Jugendliche mit Migrationsgeschichte haben häufig die Wahrnehmung, auf einem zu niedrigen Schulzweig eingestuft zu sein. In einem neuen Policy Paper des Exzellenzclusters „The Politics of Inequality“ zeigen die Autor*innen auf, dass vor allem Informationslücken, Schulstigmatisierung und hohe Erwartungen der Eltern hinter dieser Wahrnehmung stehen. Die Empfehlungen: mehrsprachige Beratungsangebote und mehr Transparenz, um fairere Chancen und realistische Bildungswege zu ermöglichen.

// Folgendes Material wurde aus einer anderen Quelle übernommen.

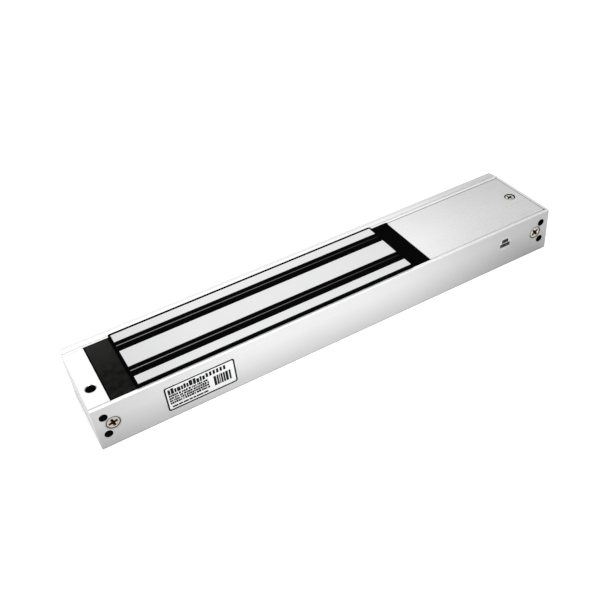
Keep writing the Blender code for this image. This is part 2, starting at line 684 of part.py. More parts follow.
def selector():
    """The 12 V or 24 V selector: header, pins and two pull-off caps."""
    low = BOARD_TOP + GAP
    bm = bmesh.new()
    box(bm, (SELECTOR_X - PIN_PITCH, SELECTOR_Y - PIN_PITCH * 1.5, low),
        (SELECTOR_X + PIN_PITCH, SELECTOR_Y + PIN_PITCH * 1.5, low + 2.4))
    make("selector_header", bm, "header plastic")
    for number, (x, y) in enumerate(selector_pin_places(), start=1):
        pin = bmesh.new()
        box(pin, (x - 0.32, y - 0.32, low + 2.7), (x + 0.32, y + 0.32, low + 6.9))
        make(f"selector_pin_{number}", pin, "brass")
    for side, row in (("near", -1), ("far", 1)):
        y, bottom = SELECTOR_Y + row * PIN_PITCH, low + 3.0
        origin = (SELECTOR_X, y, bottom)
        body = bmesh.new()
        box(body, (SELECTOR_X - 2.4, y - 1.1, bottom), (SELECTOR_X + 2.4, y + 1.1, bottom + 5.0))
        cap = make(f"selector_cap_{side}", body, "cap blue", origin)
        sockets = bmesh.new()
        for offset in (-PIN_PITCH / 2, PIN_PITCH / 2):
            x = SELECTOR_X + offset
            box(sockets, (x - 0.62, y - 0.62, bottom - 1.0), (x + 0.62, y + 0.62, bottom + 4.2))
        cut(cap, sockets)


def coil_leads():
    """Four leads from the potted end through the tray's notch down to the board."""
    start_x = COVER_LEFT - GAP / 2 + 0.2
    high, low = 16.5, BOARD_TOP + GAP
    for i, colour in enumerate(("red", "black", "yellow", "white")):
        y_start, y_end = MID_Y - 4.5 + 3.0 * i, 12.5 + 3.4 * i
        x_end = 186.5
        controls = [(start_x, y_start, high), (start_x + 3.5, y_start, high + 0.8),
                    (x_end - 1.0, y_end, high + 1.0), (x_end, y_end, low)]
        curve = bpy.data.curves.new(f"coil_lead_{colour}", "CURVE")
        curve.dimensions = "3D"
        curve.bevel_depth = 0.6 * MM
        curve.bevel_resolution = 2
        curve.use_fill_caps = True
        steps = 18
        spline = curve.splines.new("POLY")
        spline.points.add(steps)
        for step in range(steps + 1):
            t = step / steps
            weights = ((1 - t) ** 3, 3 * t * (1 - t) ** 2, 3 * t * t * (1 - t), t ** 3)
            point = sum((Vector(c) * w for c, w in zip(controls, weights)), Vector())
            spline.points[step].co = (*((point + TO_WORLD) * MM), 1.0)
        curve.materials.append(finish(f"lead {colour}"))
        lead = bpy.data.objects.new(f"coil_lead_{colour}", curve)
        bpy.context.scene.collection.objects.link(lead)


def cable_grommet():
    """The rubber bush in the back wall, with a flange on each side of it."""
    inside, outside = BODY_DEPTH - WALL - GAP, BODY_DEPTH + GAP
    bush = WALL_HOLE_RADIUS - GAP
    flange = WALL_HOLE_RADIUS + 1.2
    profile = [(CABLE_BORE, inside - 1.2), (flange, inside - 1.2), (flange, inside), (bush, inside),
               (bush, outside), (flange, outside), (flange - 0.4, outside + 1.6), (CABLE_BORE, outside + 1.6)]
    bm = bmesh.new()
    turned(bm, profile, "Y", (CABLE_X, CABLE_Z), 28, ring=True)
    make("cable_grommet", bm, "rubber")


# ---------------------------------------------------------------- outside

def labels():
    """The rating label and the small round sticker on the front face."""
    low, high = -LABEL_STAND, -LABEL_GAP
    bm = bmesh.new()
    prism(bm, rounded_outline((LABEL_X[0], LABEL_Z[0]), (LABEL_X[1], LABEL_Z[1]), 1.2, 5), "Y", low, high)
    make("rating_label", bm, "label film")
    bm = bmesh.new()
    rod(bm, STICKER_RADIUS, "Y", (STICKER_X, STICKER_Z), low, high, 40)
    make("inspection_sticker", bm, "sticker paper")


def mounting_plate():
    """The plate that stays on the door frame: slots, sunk holes, tapped holes and the cable hole."""
    chamfer, drop = PLATE_CHAMFER
    outline = [(PLATE_FRONT, 0.0), (PLATE_BACK, 0.0), (PLATE_BACK, HEIGHT - drop),
               (PLATE_BACK - chamfer, HEIGHT), (PLATE_FRONT, HEIGHT)]
    middle = HEIGHT / 2
    bm = bmesh.new()
    prism(bm, outline, "X", PLATE_SHORT, LENGTH - PLATE_SHORT)
    plate = make("mounting_plate", bm, "plate aluminium", (LENGTH / 2, PLATE_FRONT, middle))
    for _, end, inward in ends():
        drill(plate, BODY_SCREW_RADIUS + GAP, "Y", (end + inward * BODY_SCREW_IN, BODY_SCREW_HEIGHT),
              BODY_DEPTH - 1.0, PLATE_BACK + 1.0)
    drill(plate, PLATE_CABLE_RADIUS, "Y", (CABLE_X, CABLE_Z), BODY_DEPTH - 1.0, PLATE_BACK + 1.0, 40)
    for side in (-1, 1):
        x = LENGTH / 2 + side * PLATE_SLOT_X
        reach = PLATE_SLOT_LENGTH / 2
        slot = bmesh.new()
        prism(slot, rounded_outline((x - reach, middle - PLATE_SLOT_RADIUS),
                                    (x + reach, middle + PLATE_SLOT_RADIUS), PLATE_SLOT_RADIUS - 0.01, 8),
              "Y", BODY_DEPTH - 1.0, PLATE_BACK + 1.0)
        cut(plate, slot)
        x = LENGTH / 2 + side * PLATE_HOLE_X
        depth = PLATE_SINK_RADIUS - PLATE_HOLE_RADIUS
        sink(plate, [(0.0, PLATE_FRONT - 1.0), (PLATE_SINK_RADIUS + 1.0, PLATE_FRONT - 1.0),
                     (PLATE_HOLE_RADIUS, PLATE_FRONT + depth), (PLATE_HOLE_RADIUS, PLATE_BACK + 1.0),
                     (0.0, PLATE_BACK + 1.0)], "Y", (x, middle))


def main():
    for old in list(bpy.data.objects):
        bpy.data.objects.remove(old, do_unlink=True)
    housing_channel()
    left_end_block()
    right_end_block()
    body_screws()
    e_core()
    coil_bobbin()
    coil_winding()
    core_bed()
    core_surround()
    slot_resin()
    resin_blocks()
    cover_plate()
    wiring_tray()
    circuit_board()
    board_screws()
    terminal_block()
    terminal_clamps()
    surge_varistor()
    flyback_diode()
    selector()
    coil_leads()
    cable_grommet()
    labels()
    mounting_plate()


main()
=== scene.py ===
"""Looks of an electromagnetic door lock: camera, light, materials and fine pieces on the CAD frame.

Shapes are worked out in millimetres in the lock's own frame: X along the lock, Y towards the mounting
plate, Z out of the magnetic face, origin in the middle of the underside. They are written out in metres.
"""

import math
import random

import bmesh
import bpy
from mathutils import Matrix, Vector, noise


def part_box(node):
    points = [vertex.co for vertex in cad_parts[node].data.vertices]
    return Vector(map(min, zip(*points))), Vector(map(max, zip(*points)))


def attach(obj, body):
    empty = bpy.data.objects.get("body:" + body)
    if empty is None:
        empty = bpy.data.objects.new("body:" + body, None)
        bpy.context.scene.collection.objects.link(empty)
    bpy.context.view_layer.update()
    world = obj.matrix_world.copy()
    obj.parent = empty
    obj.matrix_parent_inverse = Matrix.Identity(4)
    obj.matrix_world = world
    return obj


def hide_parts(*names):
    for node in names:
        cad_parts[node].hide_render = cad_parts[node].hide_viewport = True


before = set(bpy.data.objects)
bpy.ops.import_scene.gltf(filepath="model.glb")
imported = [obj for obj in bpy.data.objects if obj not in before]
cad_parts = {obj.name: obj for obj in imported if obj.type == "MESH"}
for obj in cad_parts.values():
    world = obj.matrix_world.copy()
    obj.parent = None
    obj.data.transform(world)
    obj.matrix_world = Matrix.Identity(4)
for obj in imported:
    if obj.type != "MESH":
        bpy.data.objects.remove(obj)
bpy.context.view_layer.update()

MM = 0.001
HOUSING = "lock_body"
EVEN = (1.0, 1.0, 1.0)
MIX_FIRST, MIX_SECOND, MIX_RESULT = 6, 7, 2     # the colour sockets of a Mix node


def node_box(node):
    """The lowest and highest corner of a CAD node, in millimetres."""
    low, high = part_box(node)
    return low / MM, high / MM


def middle_of(node):
    """The middle of a CAD node's box, in millimetres."""
    low, high = node_box(node)
    return (low + high) / 2


CHANNEL_LOW, CHANNEL_HIGH = node_box("housing_channel")
CORE_LOW, CORE_HIGH = node_box("e_core")
LEFT_RESIN_LOW, LEFT_RESIN_HIGH = node_box("left_resin_block")
RIGHT_RESIN_LOW, RIGHT_RESIN_HIGH = node_box("right_resin_block")
BOARD_LOW, BOARD_HIGH = node_box("circuit_board")
GAP = 0.3                          # the CAD's clearance between pieces that touch
WALL_FRONT = LEFT_RESIN_LOW.y - GAP
WALL_BACK = LEFT_RESIN_HIGH.y + GAP
FACE = CHANNEL_HIGH.z
POLE_TOP = CORE_HIGH.z
MID_Y = (CORE_LOW.y + CORE_HIGH.y) / 2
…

Ein wichtiger Moment für viele Familien ist die Entscheidung, auf welche weiterführende Schule Kinder nach der Grundschule gehen. Diese Schulart entscheidet häufig über spätere Qualifikationen, Anschlussmöglichkeiten und Berufsbiografien. Zugleich bestehen deutliche Unterschiede darin, wie Schüler*innen diesen Übergang bewerten. Besonders Jugendliche mit Migrationsgeschichte nehmen ihre Einstufung häufig als zu niedrig wahr – auch unabhängig von ihren tatsächlichen Leistungen. Das Gefühl, ungerecht behandelt zu werden, kann wiederum die Lern- und Leistungsmotivation negativ beeinflussen und dadurch soziale Ungleichheiten verstärken. Das zeigt ein neues Policy Paper des Exzellenzclusters „The Politics of Inequality“ an der Universität Konstanz.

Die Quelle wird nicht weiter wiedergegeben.